One of my favorite sportspersons of all-time is former India cricket captain MS Dhoni. Not because he won every title there was to win during an illustrious international career, but because I learnt the importance of “process over results” by observing him. India winning the 2011 Cricket World Cup under Dhoni’s leadership had a major impact on me personally at the time. I ended up gorging everything he had to say about his philosophy & approach to both cricket & life.
Post that milestone win, I started trying my best to adopt Dhoni’s playbook of “showing up every day & doing the small steps well” as one of the core elements of my value system. Here’s a quote of his that captures this idea really well (paraphrasing a bit for clarity):
What if this happens? What if we don’t win the game? What if we don’t get selected?
Worry about the “controllables”. Focus on taking care of them.
If we don’t get the desired results, we’ll improve. We’ll change our plans. We’ll execute better and we will get another chance to prove ourselves.
Thinking about the result never gives you the result. Yes, you may have a target in mind but what’s more important is taking care of the small steps in life. What needs to be done, what I am supposed to do, what extra I can do. That is what will help us achieve the target.
MS Dhoni
Fast forward a few years, as I was building my startup 0-to-1, I found most thinking models I had experientially grasped as an operator & investor till then were completely failing me in this new chapter. I was wading through risk & uncertainty the level of which I had never experienced before. This was causing immense personal stress & I figured that I better search for some sort of a new philosophy that could help me reframe my approach before I tapped out in the first round itself.
This is when I chanced upon this insightful chat between Vinod Khosla and Sam Altman. Vinod is known for not mincing his words. While he spoke on several interesting topics, what really stayed with me was the concept of “Base Camps”. Here’s how Vinod explained it (paraphrasing for clarity):
If you have a large vision, say you are looking to climb Mount Everest, it’s never a straight line. You get to Base Camp, Camp 1, Camp 2, Camp 3 and so on.

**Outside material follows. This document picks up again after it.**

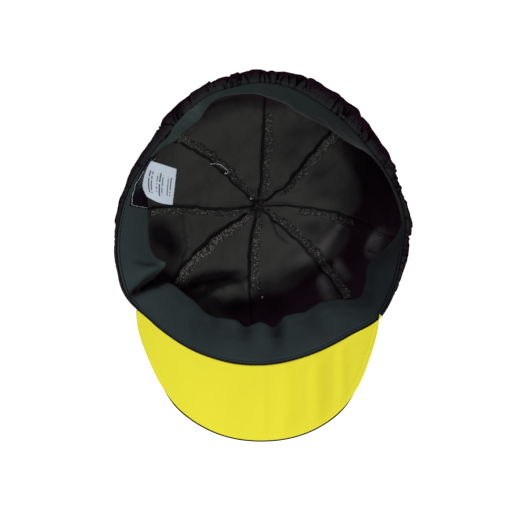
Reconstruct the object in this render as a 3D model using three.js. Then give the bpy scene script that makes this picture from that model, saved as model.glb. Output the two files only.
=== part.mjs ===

The right approach is to be obstinate about the vision (getting to the top of Mount Everest) but be flexible on the tactics as things change. When you zig and zag, when you pivot.
You could easily set up Base Camp at the wrong place (revenue, customers, investors) such that it doesn’t help you get to Everest. Or you could work a little longer, a little harder, and set up Base Camp at a place that helps you eventually get to Everest.
Vinod Khosla
This idea of Base Camps really resonated with me, especially as I then connected it back to Dhoni’s philosophy of breaking down a large goal into small, “controllable” daily steps and focusing on executing them to your best ability.
As a founder, this idea helped me to disconnect from the stress of achieving a far-out goal, the path to which is understandably fuzzy at this stage, and instead divert my energy towards thinking through:
1/ What’s my next Base Camp? And;
2/ What should I be doing today to get to it?
Focusing on large & far-out goals naturally leads to a heightened sense of uncertainty, which triggers fear-related emotions. However, once you break down the goal into a series of Base Camps & focus only on the next one you need to get to, it dramatically brings down uncertainty, making the immediate path less blurry & abstracting a set of daily controllables that one can focus on.
This approach helps bring down overall stress in the system, thus making it easier to start what I call the Progress Flywheel:

The vision (goal) can still be in the back-pocket, easily referenceable for inspiration on an ongoing basis. However, daily execution is only focused on the controllables that can help get to the next Base Camp. That’s it, no more, no less!
This idea can also be applied to other contexts like fitness, learning a new skill or building new relationships at work. Essentially, this is one of the core approaches behind persevering at anything where the goal is long-term, the path is fuzzy, and overall, the endeavor has high perception of uncertainty & risk.
The idea of Base Camps is at the heart of the milestone-based financing mechanism that Silicon Valley has mastered as an approach to deploying risk capital.
I believe this idea is also at the core of “living in the moment”, often cited as the key to happiness (whatever that is!).
Through the highs and lows of life, I have discovered that the best way to decrease daily stress & internal conflict in your life is to focus on a one-two combo comprising of an ultra-long-term “Mission” + the next immediate “Base Camp” on that Mission. Avoid anything in between those two, the intermediate planned future, as that’s where stress lives.